Iran Leader Appoints Notorious Judge As Chief Justice
Gholam-Hossein Mohseni-Ejei, currently deputy chief justice, has been appointed to succeed Ebrahim Raisi (Raeesi) as Iran’s chief justice, with Raisi preparing to take office as president in August after his victory in the June 18 election. Supreme Leader Ali Khamenei wrote in a decree published on his website that he had chosen Mohseni-Ejei based on his "legal qualifications, precious experiences, deep knowledge and brilliant record as a judge."
Raisi had written to Khamenei – his letter was published by the judiciary Wednesday – requesting a successor to be appointed to allow him to prepare for the transition in administration.
Mohseni-Ejei, 64, was sanctioned by the United States Department of Treasury in 2020 under a 2010 executive order and by the European Union in 2011 for his role as intelligence minister in the crushing of protests after Iran’s disputed 2009 election.
Appointed intelligence minister by President Mahmoud Ahmadinejad in 2005, Mohseni-Ejei was dismissed by Ahmadinejad in July 2009 but was appointed attorney-general (2009-2014) by Chief Justice Sadegh Amoli-Larijani, and in August 2014 was made first vice-chief justice. From 2010 to 2019 he was also spokesman of the judiciary.

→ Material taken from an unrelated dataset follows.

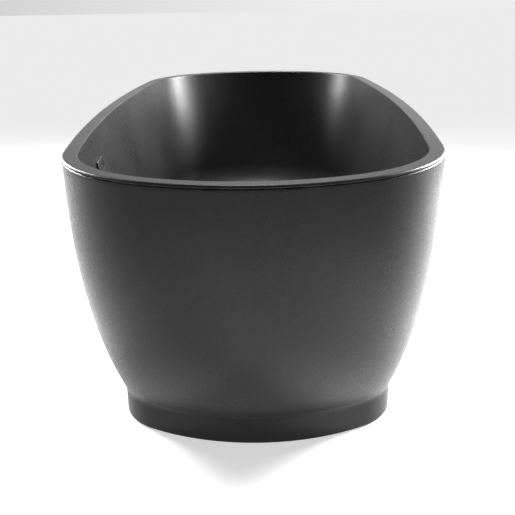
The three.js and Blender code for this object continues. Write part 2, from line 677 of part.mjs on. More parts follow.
const waste = new THREE.Group();
waste.position.x = WASTE_X;
bathtub.add(waste);
add("waste_flange", wasteFlange(), BLACK_METAL, waste);
add("waste_seal_top", wasteSealTop(), RUBBER, waste);
add("waste_seal_bottom", wasteSealBottom(), RUBBER, waste);
add("waste_back_nut", backNut(), WHITE_PLASTIC, waste);
add("trap_nut", trapNut(), WHITE_PLASTIC, waste);
add("trap_body", trapBody(), WHITE_PLASTIC, waste);
add("trap_cleaning_cap", trapCap(), WHITE_PLASTIC, waste);
add("outlet_nut", outletNut(), WHITE_PLASTIC, waste);
add("outlet_bend", outletBend(), WHITE_PLASTIC, waste);
add("plug_cap", plugCap(), BLACK_METAL, waste);
add("plug_seal", plugSeal(), RUBBER, waste);
add("plug_stem", plugStem(), BLACK_METAL, waste);

bathtub.add(overflowFrame);
add("overflow_cover", overflowCover(), BLACK_METAL, overflowFrame);
add("overflow_housing", overflowHousing(), WHITE_PLASTIC, overflowFrame);
add("overflow_seal", overflowSeal(), RUBBER, overflowFrame);
add("overflow_pipe", overflowPipe(), GREY_PLASTIC);

export default bathtub;
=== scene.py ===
"""The looks of a matt black freestanding bathtub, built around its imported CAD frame."""

import json
import math

import bmesh
import bpy
from mathutils import Matrix, Vector


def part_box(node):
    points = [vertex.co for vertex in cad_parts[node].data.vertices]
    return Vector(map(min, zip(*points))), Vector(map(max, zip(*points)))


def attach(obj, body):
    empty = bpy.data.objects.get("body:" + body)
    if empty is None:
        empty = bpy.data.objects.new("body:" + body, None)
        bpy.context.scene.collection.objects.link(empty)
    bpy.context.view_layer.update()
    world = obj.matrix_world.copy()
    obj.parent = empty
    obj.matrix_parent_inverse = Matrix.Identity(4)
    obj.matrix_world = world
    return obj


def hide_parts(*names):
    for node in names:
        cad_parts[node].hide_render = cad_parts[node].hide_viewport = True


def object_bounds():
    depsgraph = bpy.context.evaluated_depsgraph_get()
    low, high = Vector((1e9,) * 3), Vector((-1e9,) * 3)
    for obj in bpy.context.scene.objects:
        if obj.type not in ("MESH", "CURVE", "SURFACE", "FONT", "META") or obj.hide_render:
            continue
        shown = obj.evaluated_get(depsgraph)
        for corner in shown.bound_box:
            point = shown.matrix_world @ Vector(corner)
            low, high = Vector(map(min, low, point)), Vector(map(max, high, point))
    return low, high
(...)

Mohseni-Ejei's name has been linked to several high-profile trials, prosecutions, and alleged forced confessions. In 1987 he was interrogator of Mehdi Hashemi, a relative of Hossein-Ali Montazeri and a radical cleric opposed to Iran’s secret ‘Iran-Contra’ dealings with the US, who was executed after conviction by the Special Court for Clergy for ‘terrorism’ and 'espionage'. Montazeri’s pleas to Supreme Leader Ruhollah Khomeini to commute Hashemi’s death sentence paved the way for Montazeri's removal as Khomeini's designated successor.
Mohseni-Ejei made headlines in 1997 during the corruption trial of Tehran mayor Gholam-Hossein Karbaschi, when live broadcasts of proceedings by the state broadcaster, including his arguments with Judge Mohseni-Ejei, attracted millions of viewers. Karbaschi’s two-year sentence was later commuted by Khamenei. The trial was widely seen as a politically motivated move against the reformist President Mohammad Khatami's government.
As prosecutor of the Special Court for Clergy (1998-2005), Mohseni-Ejei in 1999 ordered several high-profile reformist clerics – including Mohammad Khatami's interior minister Abdollah Nouri and academics Mohsen Kadivar and Hassan Yousefi-Ashkevari − defrocked and imprisoned.
The newly appointed Chief Justice has also been accused of directly ordering the killing of dissident Pirouz Davani in 1998 during a spate of assassinations and attempted murders of intellectuals and writers by intelligence ministry agents.